Il futuro (anche) dell’Italia è nell’elettrico

Le scelte di Elon Musk, di Silk Faw – che ha selezionato l’Italia e Reggio Emilia per il suo grande progetto mondiale di elettrico di fascia altissima – e di tutti i grandi brand dell’automotive dicono che l’elettrico è ormai irrevocabile ed inarrestabile, ed è il presente oltre che il futuro”

La joint venture Silk FAW – Nata dall’unione tra Silk EV, società internazionale di ingegneria e design automotive, e FAW, uno dei maggiori produttori automobilistici cinesi – sta lavorando alla costruzione di un nuovo sito produttivo e polo all’avanguardia per la progettazione e la produzione di auto elettriche nel cuore della Motor Valley italiana: un segno del riconoscimento del potenziale del Paese da parte di grandi attori internazionali.

E non l’unico segno: sono diversi oggi i poli e i grandi siti produttivi per auto elettrica che stanno nascendo da Torino a Caserta.

Dove stanno nascendo i poli dell’auto elettrica in Italia e le gigafactory

“Ecco perché gli incentivi devono andare a chi acquista elettrico puro e a chi migliori le infrastrutture di ricarica, sia pubbliche che soprattutto private, visto che l’Europa stessa è consapevole che la ricarica avviene per il 90% in ambito domestico o aziendale.

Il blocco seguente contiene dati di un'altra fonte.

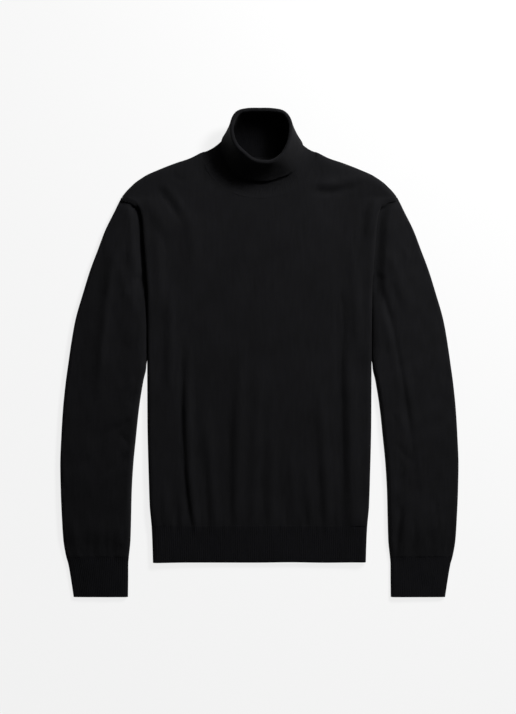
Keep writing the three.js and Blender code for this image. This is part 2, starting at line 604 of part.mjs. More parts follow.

Senza contare che questo consentirebbe di garantire la migliore accoglienza e attraversabilità della nostra lunga penisola a tutti i turisti stranieri che stanno per arrivare a godersi le loro vacanze in Italia con l’auto elettrica (propria o a noleggio).

Per questo auspichiamo una rinnovata attenzione al nostro settore, che sta crescendo senza sosta, stanziando una parte degli incentivi alle aziende che si impegnino a riconvertire la loro forza lavoro su progetti di veicoli elettrici, non per “sotto i 135 g/km”, vetture destinate a scomparire in pochi mesi: se così non sarà, il dossier automotive diventerà ancora più scottante, e a pagare saranno i nostri lavoratori, che non saranno stati formati sui nuovi veicoli richiesti da un mercato che è sempre più attento, informato e consapevole delle proprie scelte”.